The Union selected Gaddis in the 2012 MLS Super Draft after a successful career at West Virginia, and since his arrival, Gaddis has formed a relationship with Curtin that has become complimentary to each other’s success. But he’s also seen firsthand Curtin’s impression on the younger players. “Jim Curtin coached a lot of these academy kids, and his special relationship, not only with the older, senior guys as we say in the locker room, but also these guys who’ve graduated from the academy to Union II to now first team. He’s really made an impression on them as well. But seeing and coming to work every day, I think that they see that and that rubs off on them and they don’t want what happened in the past, they want to be part of something special.”
Curtin is the likely favorite to win MLS Coach of the Year, following a trend in which the previous winners have come from teams that won major trophies. Bob Bradley won in 2019 after LAFC won the shield, Tata Martinez won in 2018 after leading Atlanta United to the MLS Cup, Greg Vanney won in 2017 after Toronto won the shield and the cup, and Óscar Pareja won the award after FC Dallas captured the shield. Curtin finished third in the Coach of the Year voting in 2019 behind Bradley and Dome Torrent, who is no longer with New York City FC.
“For me, he is the coach of the year,” Gaddis said. “Coach Curtin knows how to push the right buttons. He’s also getting the best out of his players. With such quick succession of games, he’s able to manage the roster, he’s listening to the players, that’s not lost upon him. He’s continued to grow as a coach, year by year, hand over hand as he learns more.”

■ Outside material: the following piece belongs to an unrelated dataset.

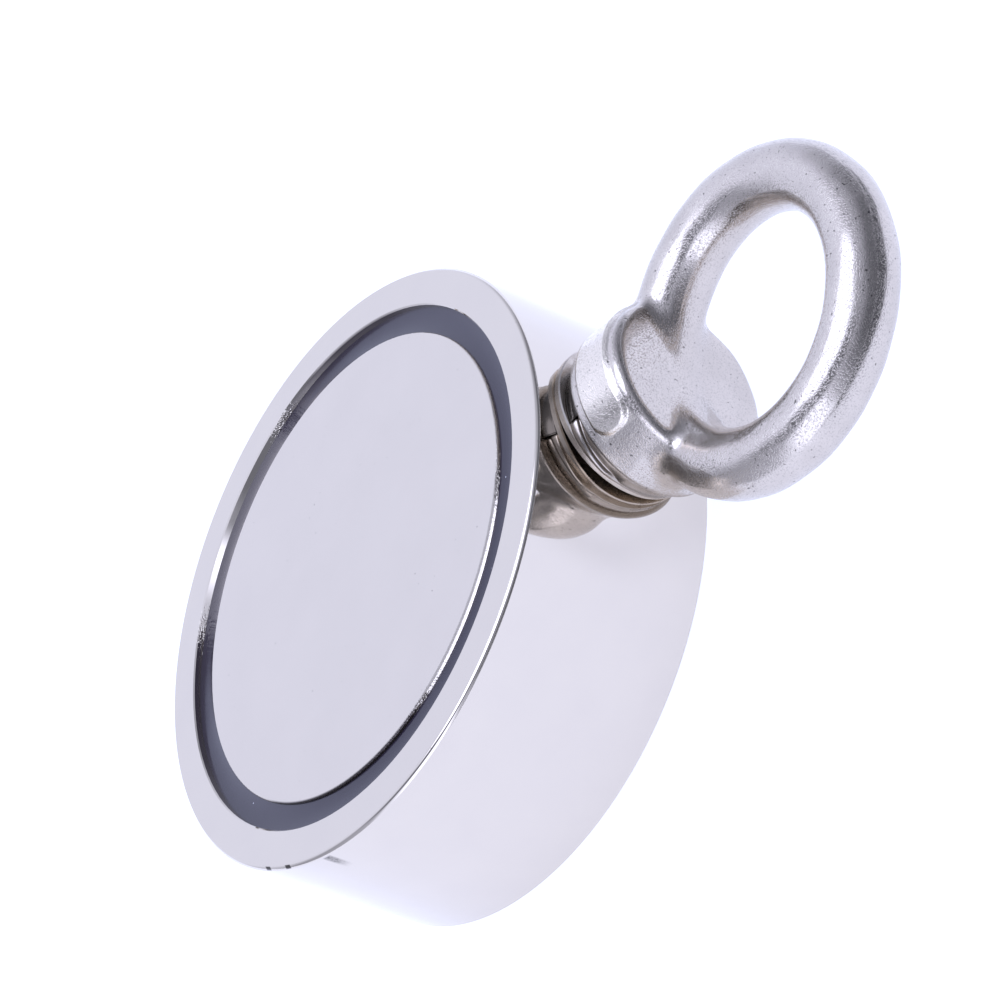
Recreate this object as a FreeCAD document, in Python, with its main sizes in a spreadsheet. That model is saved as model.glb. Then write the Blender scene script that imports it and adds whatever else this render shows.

The Union will have some time off with the international break then begin preparations for their opening round opponent in the MLS playoffs, which could be New England again, Montreal, or Inter Miami, all teams they’ve beaten during the regular season. The Union are 9-0 at home and will find the comforts of Subaru Park a valuable benefit in their quest for a second trophy, but they will rely on Curtin’s leadership as they push for more silverware.